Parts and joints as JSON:
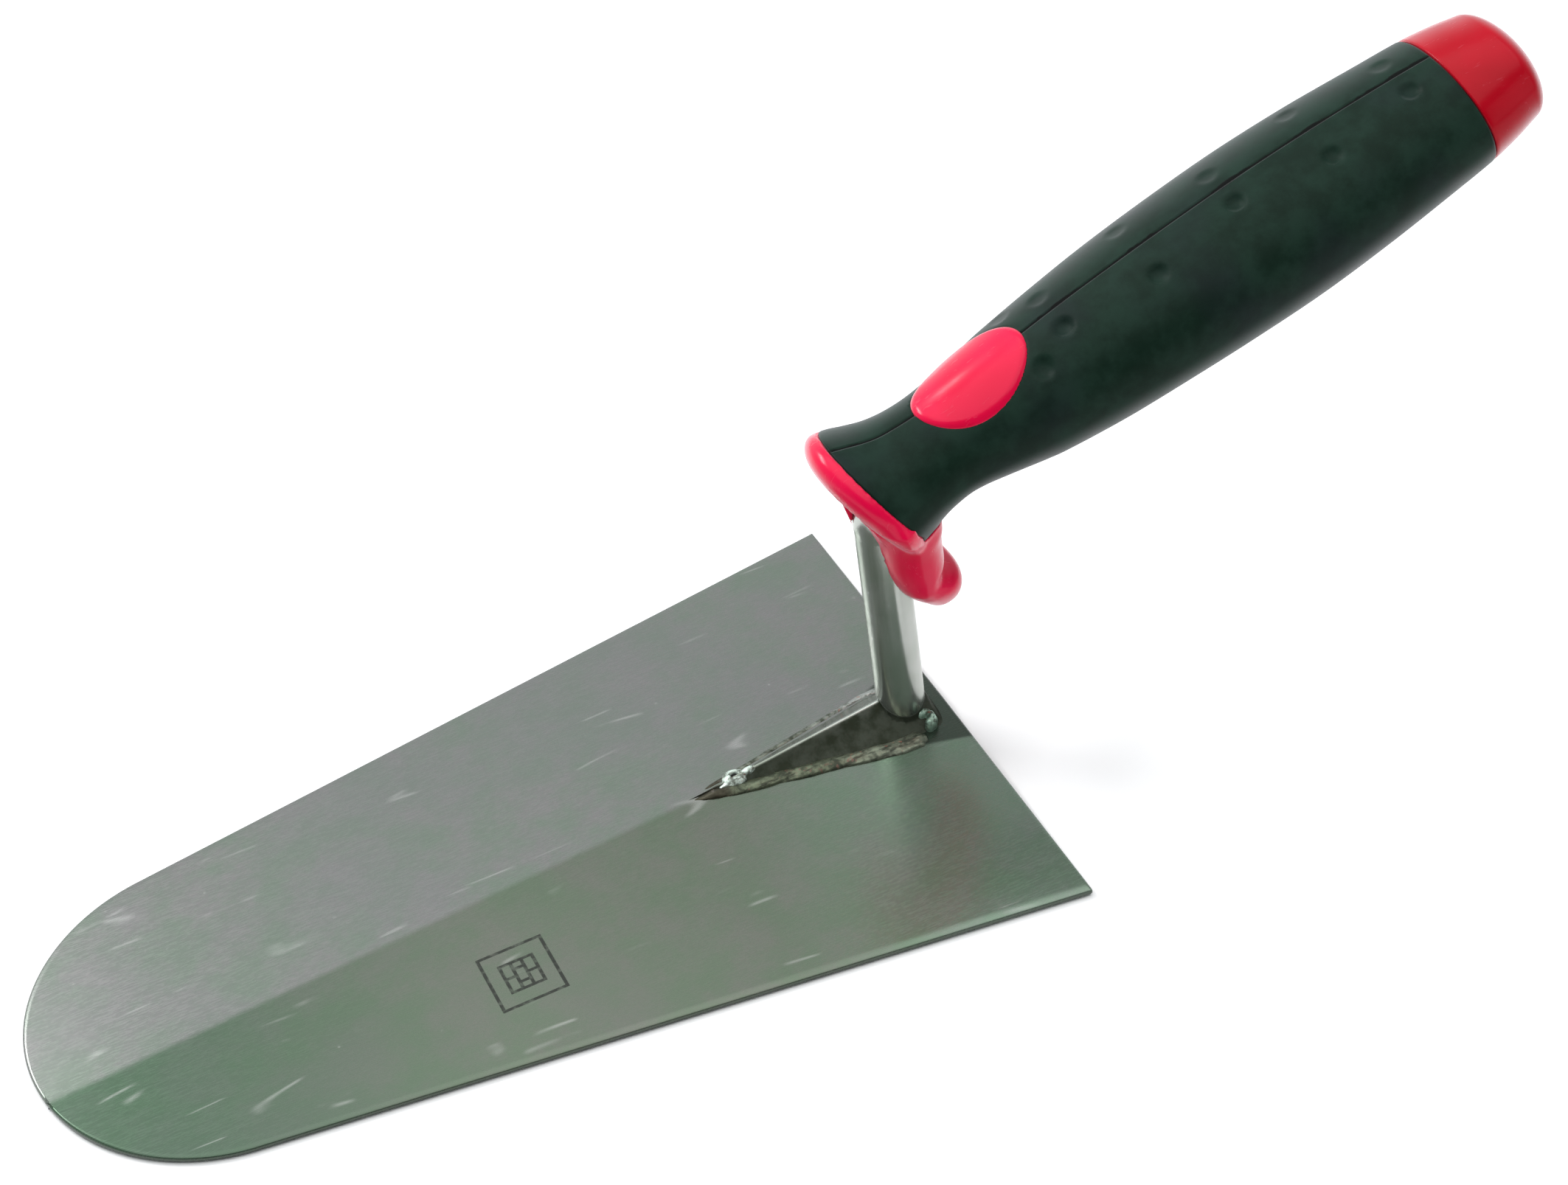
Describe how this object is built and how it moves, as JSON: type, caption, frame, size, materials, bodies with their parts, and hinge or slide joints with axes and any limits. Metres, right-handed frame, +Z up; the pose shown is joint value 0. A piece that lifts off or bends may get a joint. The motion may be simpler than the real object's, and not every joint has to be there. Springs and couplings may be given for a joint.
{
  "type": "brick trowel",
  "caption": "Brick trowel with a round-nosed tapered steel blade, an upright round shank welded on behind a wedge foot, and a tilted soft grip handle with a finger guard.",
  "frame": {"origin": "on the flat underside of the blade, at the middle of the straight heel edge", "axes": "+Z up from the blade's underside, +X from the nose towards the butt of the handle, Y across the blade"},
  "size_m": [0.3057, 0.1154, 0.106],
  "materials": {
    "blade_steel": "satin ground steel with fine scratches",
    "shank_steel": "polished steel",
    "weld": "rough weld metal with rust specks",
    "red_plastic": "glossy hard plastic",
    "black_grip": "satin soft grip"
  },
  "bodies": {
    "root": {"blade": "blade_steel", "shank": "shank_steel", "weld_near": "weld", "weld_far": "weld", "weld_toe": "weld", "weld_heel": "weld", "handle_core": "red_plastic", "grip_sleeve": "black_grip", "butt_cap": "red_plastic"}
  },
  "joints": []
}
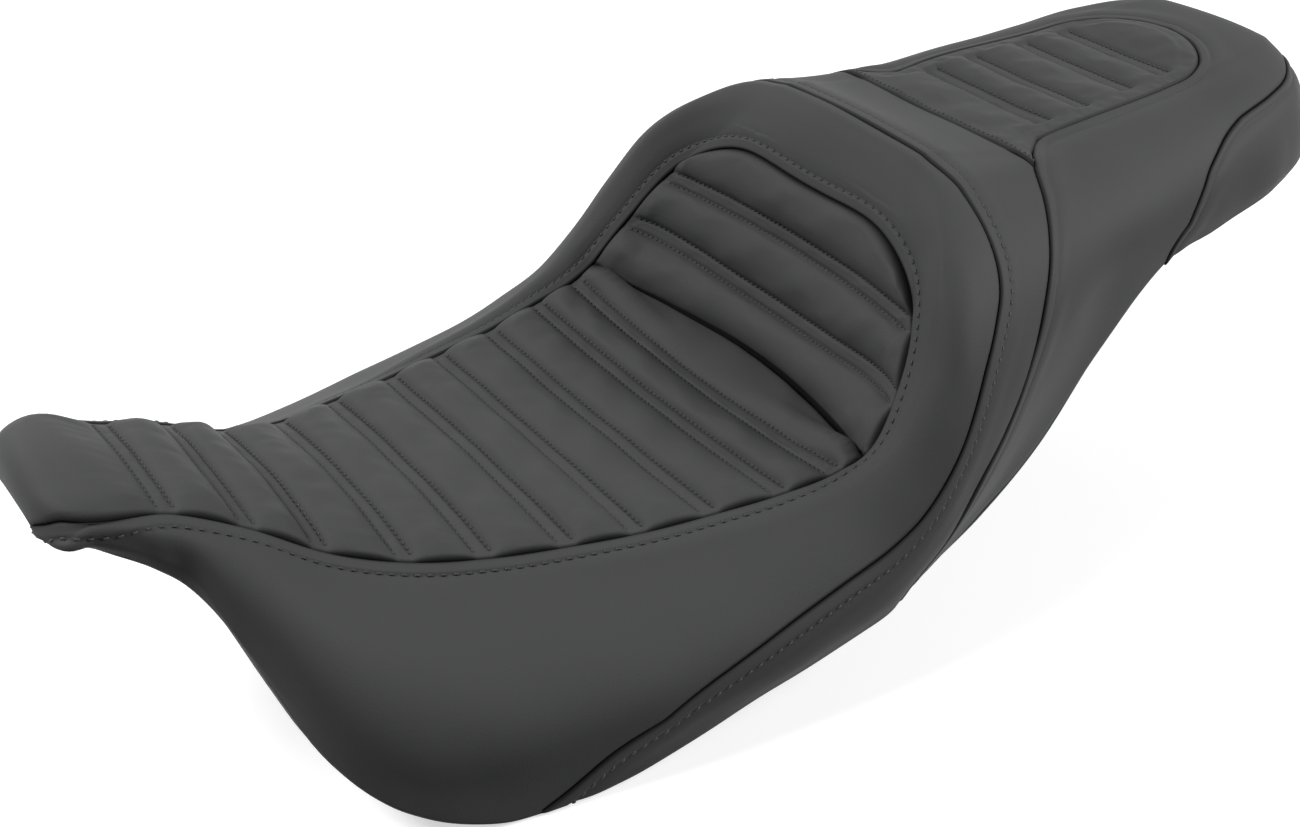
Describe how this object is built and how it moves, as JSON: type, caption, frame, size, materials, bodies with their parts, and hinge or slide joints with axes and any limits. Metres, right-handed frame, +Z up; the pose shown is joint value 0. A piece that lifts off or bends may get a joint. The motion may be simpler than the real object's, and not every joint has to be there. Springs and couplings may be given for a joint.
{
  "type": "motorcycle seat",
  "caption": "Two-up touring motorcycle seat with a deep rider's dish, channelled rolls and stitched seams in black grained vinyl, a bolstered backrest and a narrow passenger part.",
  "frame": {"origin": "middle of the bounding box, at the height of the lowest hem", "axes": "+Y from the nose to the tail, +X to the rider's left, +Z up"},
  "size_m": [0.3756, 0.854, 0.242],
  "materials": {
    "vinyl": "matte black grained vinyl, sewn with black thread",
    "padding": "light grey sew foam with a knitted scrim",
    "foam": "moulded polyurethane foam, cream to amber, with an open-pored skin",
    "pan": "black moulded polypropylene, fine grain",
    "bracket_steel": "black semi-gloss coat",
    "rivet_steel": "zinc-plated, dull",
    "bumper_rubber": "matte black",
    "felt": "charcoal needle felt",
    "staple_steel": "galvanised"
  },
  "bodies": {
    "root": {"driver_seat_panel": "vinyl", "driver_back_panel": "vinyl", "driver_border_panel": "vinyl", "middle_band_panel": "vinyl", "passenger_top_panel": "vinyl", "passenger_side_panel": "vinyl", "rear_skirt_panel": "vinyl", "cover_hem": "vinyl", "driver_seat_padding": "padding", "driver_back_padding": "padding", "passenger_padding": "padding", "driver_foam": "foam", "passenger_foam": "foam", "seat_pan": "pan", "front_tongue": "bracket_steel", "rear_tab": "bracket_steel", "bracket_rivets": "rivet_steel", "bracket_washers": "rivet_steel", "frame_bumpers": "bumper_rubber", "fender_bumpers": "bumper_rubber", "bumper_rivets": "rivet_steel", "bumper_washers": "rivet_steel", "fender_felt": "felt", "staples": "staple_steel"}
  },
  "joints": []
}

→ **What you are asked to do**:
Which lines in the records above contain the string "type"? Copy each one.

→ **Solution**:
Describe how this object is built and how it moves, as JSON: type, caption, frame, size, materials, bodies with their parts, and hinge or slide joints with axes and any limits. Metres, right-handed frame, +Z up; the pose shown is joint value 0. A piece that lifts off or bends may get a joint. The motion may be simpler than the real object's, and not every joint has to be there. Springs and couplings may be given for a joint.
  "type": "brick trowel",
Describe how this object is built and how it moves, as JSON: type, caption, frame, size, materials, bodies with their parts, and hinge or slide joints with axes and any limits. Metres, right-handed frame, +Z up; the pose shown is joint value 0. A piece that lifts off or bends may get a joint. The motion may be simpler than the real object's, and not every joint has to be there. Springs and couplings may be given for a joint.
  "type": "motorcycle seat",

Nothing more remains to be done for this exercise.